Father contends that Curtis prohibited the lower court from requiring him to contribute to his minor child's private education. *fn4 In Curtis, our supreme court determined that it was unconstitutional for the legislature to require divorced parents to provide for the post-secondary educational support of their adult children. *fn5 Specifically, our supreme court determined that such a requirement violated the equal protection clause of the Fourteenth Amendment. However, Curtis did not hold, or even suggest, that it was unconstitutional for the legislature to require divorced parents to provide for their minor child's private school education. Father asks us to extend Curtis and find that there is no constitutional difference between requiring divorced parents to provide an education for their minor or adult child.
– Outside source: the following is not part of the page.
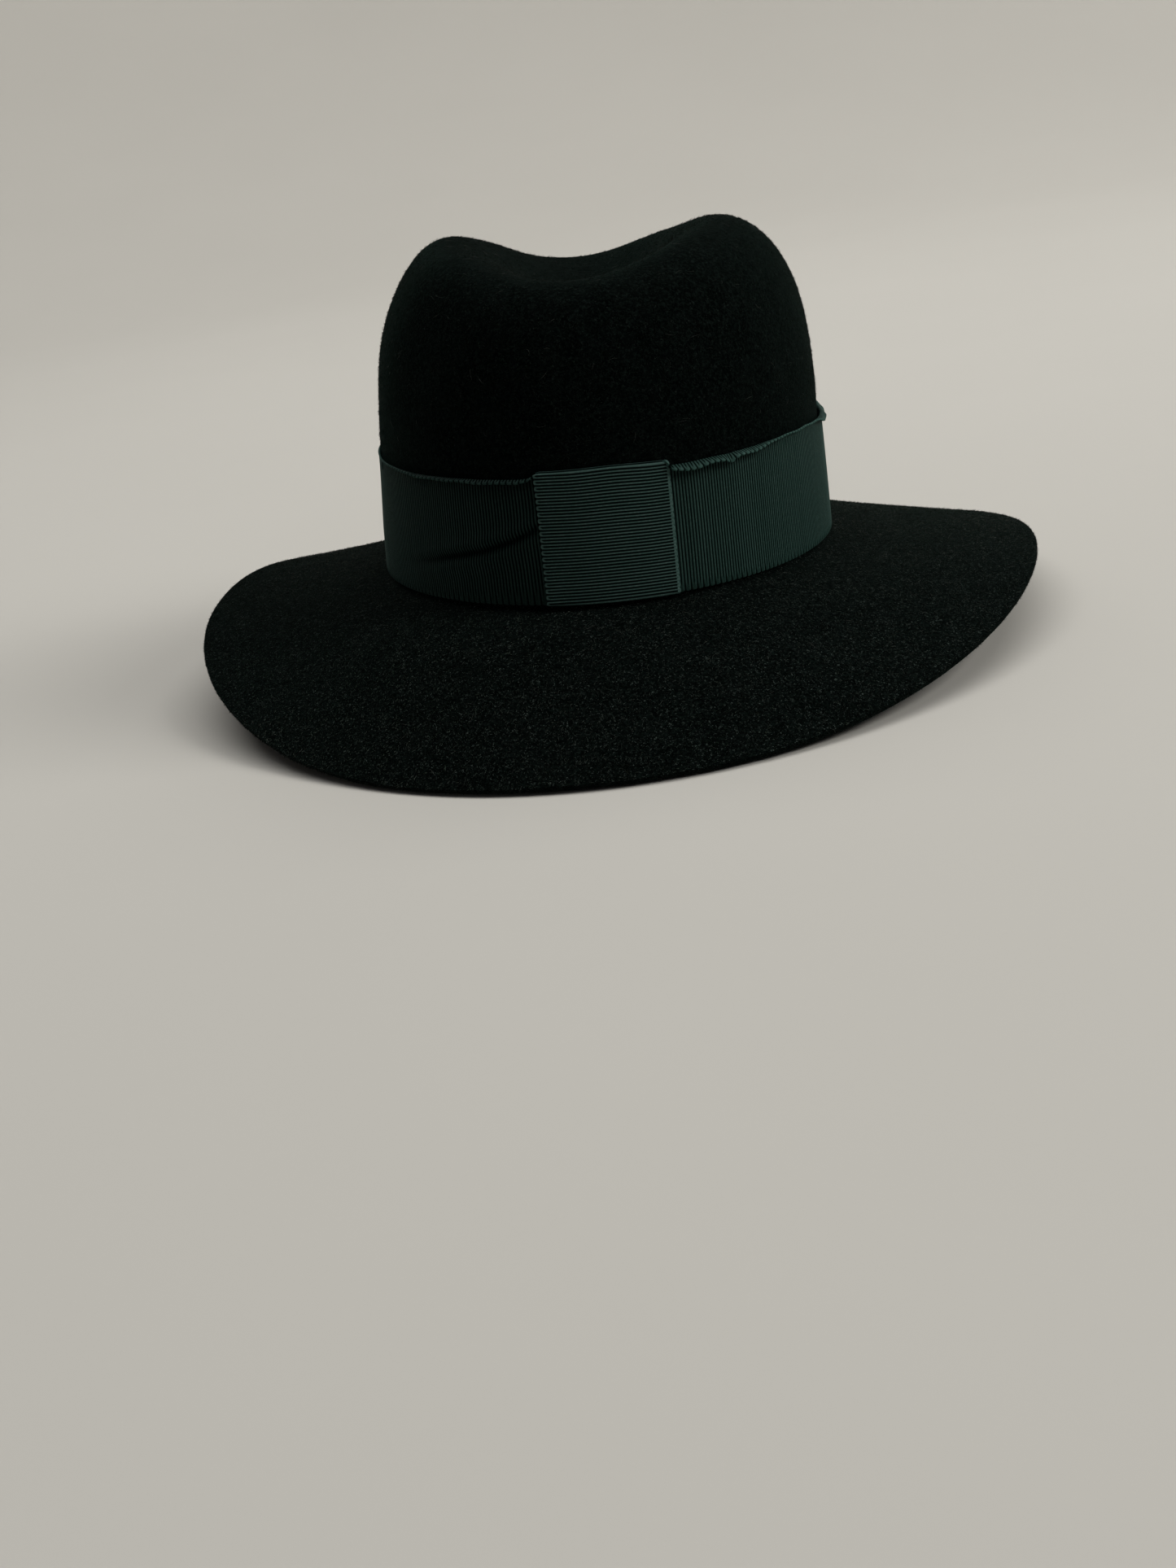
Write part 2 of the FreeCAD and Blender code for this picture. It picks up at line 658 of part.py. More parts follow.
# ------------------------------------------------------------- sweatband bow
# Shares of the bow's half width and half height.
BOW_WAIST = 0.28
BOW_HOLE_OUTER_X, BOW_HOLE_OUTER_Y = 0.86, 0.62
BOW_HOLE_INNER_X, BOW_HOLE_INNER_Y = 0.3, 0.2
KNOT_HALF_WIDTH, KNOT_HALF_HEIGHT = 1.9, 2.1
KNOT_THICK_SHARE = 2.2  # of the bow's thickness
BOW_LEAN = 3.1  # degrees


def rectangle(half_width, half_height):
    return [
        (-half_width, -half_height), (half_width, -half_height),
        (half_width, half_height), (-half_width, half_height),
    ]


def sweatband_bow():
    bow = new_body("sweatband_bow")
    half_w, half_h = size("bow_width") / 2, size("bow_height") / 2
    waist = half_h * BOW_WAIST
    loops = upright_sketch(bow, "bow_loops")
    outline(loops, [
        (-half_w, -half_h), (0, -waist), (half_w, -half_h),
        (half_w, half_h), (0, waist), (-half_w, half_h),
    ])
    bind(loops, "DistanceX", 2, 1, half_w, "Sizes.bow_width / 2")
    bind(loops, "DistanceY", 3, 1, half_h, "Sizes.bow_height / 2")
    outer_y, inner_y = half_h * BOW_HOLE_OUTER_Y, half_h * BOW_HOLE_INNER_Y
    for side in (-1, 1):
        outer_x, inner_x = side * half_w * BOW_HOLE_OUTER_X, side * half_w * BOW_HOLE_INNER_X
        hole = [(outer_x, -outer_y), (inner_x, -inner_y), (inner_x, inner_y), (outer_x, outer_y)]
        if side > 0:
            hole.reverse()
        outline(loops, hole)
    pad(bow, "bow_flat", loops, "Sizes.bow_thick")
    knot = upright_sketch(bow, "bow_knot_outline")
    outline(knot, rectangle(KNOT_HALF_WIDTH, KNOT_HALF_HEIGHT))
    pad(bow, "bow_knot", knot, "Sizes.bow_thick * %s" % KNOT_THICK_SHARE)

    place = oval(math.pi / 2, size("bow_level")) - V(0, size("bow_front"), 0)
    lean = FreeCAD.Rotation(V(1, 0, 0), BOW_LEAN)
    bow.Placement = REST.multiply(FreeCAD.Placement(place, lean))


sweatband_bow()

# ------------------------------------------------------------- size tab
SIZE_TAB_CLEAR = 1.1  # inwards from the sweatband's inner face
SIZE_TAB_LEAN = 3.4  # degrees


def size_tab():
    tab = new_body("size_tab")
    half_w, half_h = size("size_tab_width") / 2, size("size_tab_height") / 2
    sketch = upright_sketch(tab, "size_tab_outline")
    outline(sketch, rectangle(half_w, half_h))
    bind(sketch, "DistanceX", 1, 1, half_w, "Sizes.size_tab_width / 2")
    bind(sketch, "DistanceY", 2, 1, half_h, "Sizes.size_tab_height / 2")
    pad(tab, "size_tab_sheet", sketch, "Sizes.size_tab_thick")

    turn = math.radians(size("size_tab_angle"))
    out = outward(turn)
    sink = -size("sweat_outside") + size("sweat_thick") + SIZE_TAB_CLEAR
    place = oval(turn, size("size_tab_level")) - out * sink
    lean = FreeCAD.Rotation(V(1, 0, 0), SIZE_TAB_LEAN)
    spin = FreeCAD.Rotation(UP, heading(out)).multiply(lean)
    tab.Placement = REST.multiply(FreeCAD.Placement(place, spin))


size_tab()

# ------------------------------------------------------------- lining
PIPING_CLEAR = 0.12  # between the piping and the lining's inner face
LINING_DEPTH = size("lining_outside")
LINING_INNER_DEPTH = LINING_DEPTH + size("lining_thick")
LINING_FIRST = WALL_ROW + WALL_LEVELS.index(LINING_BOTTOM)
# Grid row left free between side and tip lining.
LINING_MEET = SHOULDER_ROW + next(
    i for i, turn in enumerate(SHOULDER_TURNS) if math.degrees(turn) > size("lining_split")
)


def side_lining(outside, inside):
    outer, inner = outside[LINING_FIRST:LINING_MEET], inside[LINING_FIRST:LINING_MEET]
    top, bottom = midway(outer[-1], inner[-1]), midway(inner[0], outer[0])
    return looped(outer + [top] + list(reversed(inner)) + [bottom])


def tip_lining(outside, inside):
    return capped(folded(outside[LINING_MEET + 1:], inside[LINING_MEET + 1:]))


def lining_piping():
    """Cord sewn between the side lining and the tip lining."""
    radius = size("cord_size") / 2
    grid = inset_grid(LINING_INNER_DEPTH + radius + PIPING_CLEAR)
    low, high = grid[LINING_MEET - 1], grid[LINING_MEET + 1]
    centres = midway(low, high)
    frames = []
    for k in range(COLUMNS):
        along = (high[k] - low[k]).normalize()
        inwards = grid[LINING_MEET][k] - OUTER[LINING_MEET][k]
        inwards = (inwards - along * inwards.dot(along)).normalize()
        frames.append((centres[k], along, inwards))
    return looped([
        [
            centre + along * (radius * math.cos(turn)) + inwards * (radius * math.sin(turn))
            for centre, along, inwards in frames
        ]
        for turn in CORD_TURNS
    ])


lining_outside, lining_inside = inset_grid(LINING_DEPTH), inset_grid(LINING_INNER_DEPTH)
feature("lining_side", side_lining(lining_outside, lining_inside))
feature("lining_tip", tip_lining(lining_outside, lining_inside))
feature("lining_piping", lining_piping())

# ------------------------------------------------------------- check and write
doc.recompute()
bad = [
    "%s %s" % (item.Name, item.State)
    for item in doc.Objects
    if "Invalid" in item.State or "Error" in item.State
]
bad += [
    "%s shape" % node.Label
    for node in NODES
    if node.Shape.isNull() or not node.Shape.isValid()
]
if bad:
    raise RuntimeError("; ".join(bad))
for node in NODES:
    node.Shape.exportStep("parts/%s.step" % node.Label)
doc.saveAs("felt_hat.FCStd")
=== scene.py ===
# A dark green felt hat lying on its brim: creased crown, grosgrain band with a tab, and
# inside it a leather sweatband, reed tape, satin lining, bow and size cloth.
# Shapes are worked out in hat millimetres: the head opening is the plane z = 0, +X is
# right, -Y front, and angles run from +X towards +Y. REST tips the hat onto the floor.
import math

import bpy
import numpy as np
from mathutils import Matrix, Vector


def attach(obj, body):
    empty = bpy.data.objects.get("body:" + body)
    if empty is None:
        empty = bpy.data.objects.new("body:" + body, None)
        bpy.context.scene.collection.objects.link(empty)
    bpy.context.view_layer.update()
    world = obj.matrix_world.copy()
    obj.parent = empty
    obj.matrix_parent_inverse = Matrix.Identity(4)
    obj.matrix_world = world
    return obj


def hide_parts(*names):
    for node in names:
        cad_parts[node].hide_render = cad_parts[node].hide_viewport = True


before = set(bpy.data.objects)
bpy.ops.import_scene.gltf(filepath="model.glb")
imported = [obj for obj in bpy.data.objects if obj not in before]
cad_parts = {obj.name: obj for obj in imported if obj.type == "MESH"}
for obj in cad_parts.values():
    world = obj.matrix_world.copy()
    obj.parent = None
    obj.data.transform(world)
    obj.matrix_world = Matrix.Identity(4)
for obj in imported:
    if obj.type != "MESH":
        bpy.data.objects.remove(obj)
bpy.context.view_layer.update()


# ------------------------------------------------------------------ hat dimensions, mm
HALF_X, HALF_Y = 82.94, 102.68  # half axes of the oval head opening
CENTRE_X, CENTRE_Y = 2.00, 0.43
TAPER_X, TAPER_Y = 0.04094, 0.07124  # half axis lost per mm of height
DRIFT_X, DRIFT_Y = -0.01574, 0.01706  # shift of the centre per mm of height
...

This we decline to do. Contrary to Father's claim, in this jurisdiction, the duty of parents to support a child who has reached the age of majority is different from the parental obligation with respect to a minor child. See Litmans v. Litmans, 449 Pa. Super. 209, 673 A.2d 382 (1996). With regard to education, as discussed previously, divorced parents have no duty to provide for their adult child's college education. Curtis, supra. However, case law and statutory authority establish that divorced parents have a duty to provide for their minor child's private school education as long as such an education is a reasonable expense. Litmans, supra; 42 Pa.C.S.A. § 1910.16-5(l). *fn6 Curtis did not alter this well-established body of law. Accordingly, we find that Curtis did not prohibit the lower court from requiring Father to contribute to his minor child's private school tuition.
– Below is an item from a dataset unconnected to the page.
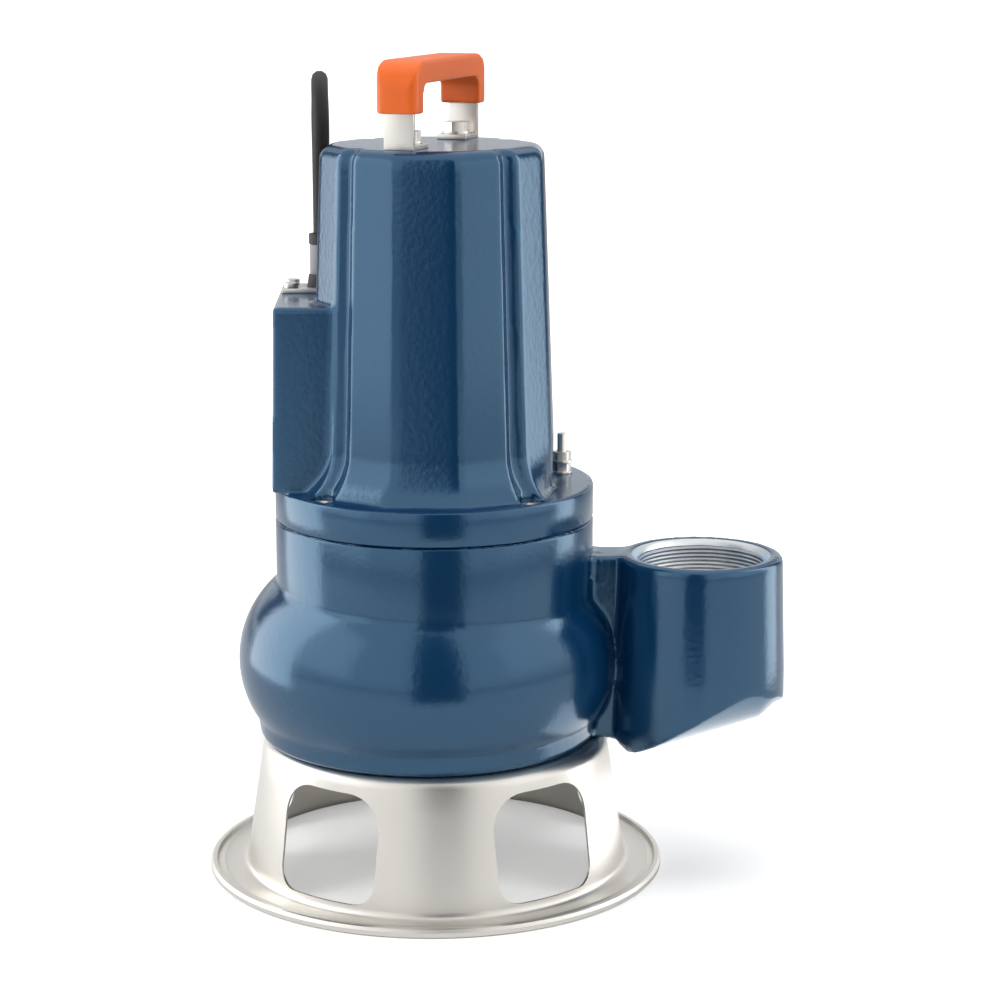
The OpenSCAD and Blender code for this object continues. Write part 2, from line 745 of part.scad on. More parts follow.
// Washer and nut on the flange, then the washer and nut that hold the earth wire
module earth_nuts() {
    washer_h = 1.6;
    nut_h = 5;
    color(steel) translate([stud_x, stud_y, flange_top]) difference() {
        for (z = [0, washer_h + nut_h]) translate([0, 0, z]) {
            cylinder(r = 2 * stud_r, h = washer_h);
            translate([0, 0, washer_h]) cylinder(r = 5.5, h = nut_h, $fn = 6);
        }
        translate([0, 0, -1]) cylinder(r = stud_r, h = 30);
    }
}

clamp_t = 3;
clamp_screw_x = -83;
clamp_screw_y = 8.5;
rubber_r = 9;

module clamp_plate() {
    color(steel) difference() {
        translate([clamp_screw_x - 5.5, cable_y - 12.5, box_top]) cube([24, 25, clamp_t]);
        translate([cable_x, cable_y, box_top - 1]) cylinder(r = rubber_r, h = clamp_t + 2);
        for (s = [-1, 1]) translate([clamp_screw_x, cable_y + s * clamp_screw_y, box_top - 1])
            cylinder(r = 2.5 + fit, h = clamp_t + 2);
    }
}

module clamp_screws() {
    color(steel) for (s = [-1, 1])
        translate([clamp_screw_x, cable_y + s * clamp_screw_y, box_top + clamp_t])
            hex_screw(2.5, 4.4, 3, clamp_t + 9);
}

module gland_rubber() {
    color(rubber) translate([cable_x, cable_y, 0]) difference() {
        union() {
            disc(rubber_r, 20 + clamp_t, box_top - 20);
            translate([0, 0, box_top + clamp_t]) cylinder(r1 = rubber_r, r2 = 8, h = 7);
        }
        disc(cable_d / 2, 22 + clamp_t + 10, box_top - 21);
    }
}

module gland_sleeve() {
    color([0.62, 0.62, 0.62]) translate([cable_x, cable_y, 0])
        washer(7.2, cable_d / 2, gland_h - 6 - clamp_t - 7, box_top + clamp_t + 7);
}

module gland_collar() {
    color(rubber) translate([cable_x, cable_y, 0]) washer(7.7, cable_d / 2, 6, box_top + gland_h - 6);
}

// Outline of an upside-down U with round corners, up to height top
module arch(half, top, r) {
    translate([-half, 0]) square([2 * half, top - r]);
    translate([r - half, 0]) square([2 * (half - r), top]);
    for (s = [-1, 1]) translate([s * (half - r), top - r]) circle(r = r, $fn = 48);
}

strap_half = handle_span / 2 + strap_t / 2;

module strap_outline() {
    difference() {
        arch(strap_half, handle_h, 10);
        difference() {
            translate([0, -1]) arch(strap_half - strap_t, handle_h - strap_t + 1, 10 - strap_t);
            for (s = [-1, 1]) translate([s > 0 ? strap_half - strap_foot : -strap_half, -1])
                square([strap_foot, strap_t + 1]);
        }
    }
}

module handle_strap() {
    color([0.84, 0.82, 0.76]) rotate([0, 0, handle_turn]) difference() {
        translate([0, strap_w / 2, casing_top]) rotate([90, 0, 0])
            linear_extrude(strap_w) strap_outline();
        for (s = [-1, 1]) translate([s * handle_screw_x, 0, casing_top - 1])
            cylinder(r = 4 + fit, h = strap_t + 2);
    }
}

module handle_grip() {
    low = 20;
    color([0.98, 0.45, 0.12]) rotate([0, 0, handle_turn]) translate([0, 0, casing_top])
        intersection() {
            translate([0, grip_w / 2, 0]) rotate([90, 0, 0]) linear_extrude(grip_w) difference() {
                arch(strap_half + grip_t, handle_h + grip_t, 16);
                arch(strap_half - strap_t - grip_t, handle_h - strap_t - grip_t, 7);
                translate([-100, -10]) square([200, low + 10]);
            }
            difference() {
                hull() for (s = [-1, 1], w = [-1, 1])
                    translate([s * (strap_half + grip_t - 5), w * (grip_w / 2 - 5), low - 1])
                        cylinder(r = 5, h = handle_h + grip_t, $fn = 32);
                translate([0, strap_w / 2, 0]) rotate([90, 0, 0]) linear_extrude(strap_w)
                    difference() {
                        arch(strap_half, handle_h, 10);
                        arch(strap_half - strap_t, handle_h - strap_t, 10 - strap_t);
                    }
            }
        }
}

module handle_screws() {
    color(steel) rotate([0, 0, handle_turn]) for (s = [-1, 1])
        translate([s * handle_screw_x, 0, casing_top + strap_t]) {
            washer(8, 4, 1.5);
            translate([0, 0, 1.5]) hex_screw(4, 7.4, 5.5, strap_t + 14);
        }
}

module cable() {
    color(rubber) tube(route, cable_d / 2, 3, [1, 0, 0], 10);
}

module cable_coil() {
    wide = coil_turns_wide * cable_d;
    color(rubber) translate([coil_x, coil_y, 0]) rotate_extrude()
        translate([coil_r - wide / 2, 0]) square([wide, coil_turns_high * cable_d]);
}

module cable_tail() {
    color(rubber) tube(tail_route, cable_d / 2, 4, [0, 0, 1], 10);
}

module along_plug() {
    translate(plug_at) rotate([0, 0, plug_turn]) rotate([0, 90, 0]) children();
}

module plug_boot() {
    color(rubber) along_plug() translate([0, 0, -16]) cylinder(r1 = cable_d / 2 + 1, r2 = 10, h = 16);
}

module plug_body() {
    color(rubber) along_plug() {
        cylinder(r1 = 13, r2 = 18, h = 14);
        translate([0, 0, 14]) cylinder(r = 19, h = 22);
    }
}

module plug_pins() {
    color([0.8, 0.75, 0.5]) along_plug() for (s = [-1, 1]) translate([0, s * 9.5, 36])
        cylinder(r = 2.4, h = 19);
}

foot();
foot_screws();
pump_body();
impeller();
impeller_key();
impeller_washer();
impeller_nut();
shaft();
seal_plate();
oil_plug();
lower_seal_seat();
lower_seal_ring();
seal_spring();
upper_seal_ring();
upper_seal_seat();
bearing_bracket();
o_rings();
lower_bearing_outer();
lower_bearing_inner();
lower_bearing_balls();
lower_bearing_cage();
rotor_core();
rotor_end_rings();
stator_core();
windings();
upper_bearing_outer();
upper_bearing_inner();
upper_bearing_balls();
upper_bearing_cage();
wave_washer();
motor_casing();
casing_screws();
earth_stud();
earth_nuts();
clamp_plate();
clamp_screws();
gland_rubber();
gland_sleeve();
gland_collar();
handle_strap();
handle_grip();
handle_screws();
cable();
cable_coil();
cable_tail();
plug_boot();
plug_body();
plug_pins();
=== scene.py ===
# Looks of a submersible water pump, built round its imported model. Metres, shaft axis on Z.
import json
import math

import bmesh
import bpy
from mathutils import Matrix, Vector


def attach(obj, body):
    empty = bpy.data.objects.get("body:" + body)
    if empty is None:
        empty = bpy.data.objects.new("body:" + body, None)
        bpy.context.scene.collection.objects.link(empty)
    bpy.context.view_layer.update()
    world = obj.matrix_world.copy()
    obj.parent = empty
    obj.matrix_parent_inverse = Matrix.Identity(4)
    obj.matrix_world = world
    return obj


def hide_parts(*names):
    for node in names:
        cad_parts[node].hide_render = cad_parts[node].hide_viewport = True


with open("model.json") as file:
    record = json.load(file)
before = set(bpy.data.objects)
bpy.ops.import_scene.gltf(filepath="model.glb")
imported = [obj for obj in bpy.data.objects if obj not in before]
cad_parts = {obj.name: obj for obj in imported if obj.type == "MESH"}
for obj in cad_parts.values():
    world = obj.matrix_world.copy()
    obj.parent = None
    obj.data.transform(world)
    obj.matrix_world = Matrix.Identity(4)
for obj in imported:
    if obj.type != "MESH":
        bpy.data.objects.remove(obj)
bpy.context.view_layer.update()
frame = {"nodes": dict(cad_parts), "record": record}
cadNodes = frame["nodes"]
scene = bpy.context.scene
scene.view_settings.view_transform = "Standard"
mm = 0.001


def point(x, y, z):
    return Vector((x * mm, y * mm, z * mm))


# camera: place, sensor and lens in mm, turns in degrees, clip in metres
cameraSettings = {"place": (0, -1531.7, 543.33), "down": 11.95, "right": 1.43, "sensor": 36.0,
                  "lens": 96.594, "clip": (0.05, 200)}
cameraData = bpy.data.cameras.new("viewCamera")
cameraData.sensor_width = cameraSettings["sensor"]
cameraData.lens = cameraSettings["lens"]
cameraData.clip_start, cameraData.clip_end = cameraSettings["clip"]
viewCamera = bpy.data.objects.new("viewCamera", cameraData)
viewCamera.location = point(*cameraSettings["place"])
viewCamera.rotation_euler = (
    math.radians(90 - cameraSettings["down"]), 0, math.radians(-cameraSettings["right"]))
scene.collection.objects.link(viewCamera)
scene.camera = viewCamera
print("camera placed")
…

However, this does not end our inquiry. Father contends that even if the lower court's order did not violate Curtis, we must find that private schooling was not one of Jonathan's "reasonable needs" under Rule 1910.16-5(l).
A private school education may be a reasonable need for a child if it is demonstrated that the child will benefit from such and if private schooling is consistent with the family's standard of living and station in life before the separation. If these factors are proved, a court may order a parent to provide financial support for the private schooling of a minor child.
Litmans, 673 A.2d at 395 (citations omitted).
Here, it is clear that Jonathan will benefit if he continues to attend private school. *fn7 The evidence revealed that while Jonathan attended public school he was harassed verbally and physically by his classmates. On numerous occasions, Jonathan's classmates pushed him into a locker, threw him down a flight of stairs and pushed him into the mud. N.T. 10/24/96 pp. 25, 92. He also experienced an incident where two boys attempted to dunk his head in a filthy toilet. N.T. 10/24/96 p. 24. Jonathan testified that he felt depressed, isolated, frightened and defensive while attending public school and that he felt "run down" by the end of the day. N.T. 10/24/96 pp. 65-66. He also experienced several asthma attacks which were aggravated by the stress associated with his situation. N.T. 10/24/96 p. 23. He testified that his grades were good while he attended public school. However, he never joined any extracurricular activities because they were all athletic in nature. N.T. 10/24/96 pp. 78, 83. He also had very few friends. N.T. 10/24/96 p. 83.
Jonathan's experience while attending private school appears to be much different than his public school experience. Jonathan testified that he enjoys attending private school and that he is no longer harassed. N.T. 10/24/96 p. 66. Mother testified that Jonathan's asthma has improved greatly since he began attending private school, that he has joined numerous extracurricular activities and that he has made numerous friends. N.T. 10/24/96 p. 40. She indicated that since Jonathan has been attending private school he is an "active, excited, bright student." N.T. 10/24/96 p. 40. Dr. Howard B. Bean, a psychologist who examined Jonathan, testified that it would be "disastrous" for Jonathan to return to public school. Bean's Deposition 8/23/96 p. 3. Specifically, he testified that he believed that Jonathan's mental and physical well-being would suffer. Bean's Deposition 8/23/96 p. 3. He testified that it was essential for children to have friends, interact socially and feel comfortable while attending school. He opined that if Jonathan returned to public school he would lose his self-confidence and he would not be challenged academically. *fn8 He noted that Jonathan was extremely bright with an Intelligence Quotient (IQ) in the 130-140 range, *fn9 and that the private school offered more gifted programs than the public school. Bean's Deposition 8/23/96 p. 3. Based on the aforementioned, we cannot find that the lower court abused its discretion in finding that Jonathan will benefit by remaining in private school.
We also find that the lower court did not err in concluding that private schooling for Jonathan is consistent with the family's standard of living and station in life before the parties' separation. Prior to the separation, Lorne, the parties' other child who was a minor at the time, transferred from a public school to a private school when he experienced difficulties at school. N.T. 10/24/96 p. 47. He also attended a preparatory school during the summer and an exclusive camp in Cody, Wyoming. N.T. 10/24/96 p. 47. The parties expended several thousand of dollars to enable Lorne to attend private school, preparatory school and summer camp. N.T. 10/24/96 p. 47. It is consistent for the lower court to require Father to do the same for Jonathan in this case.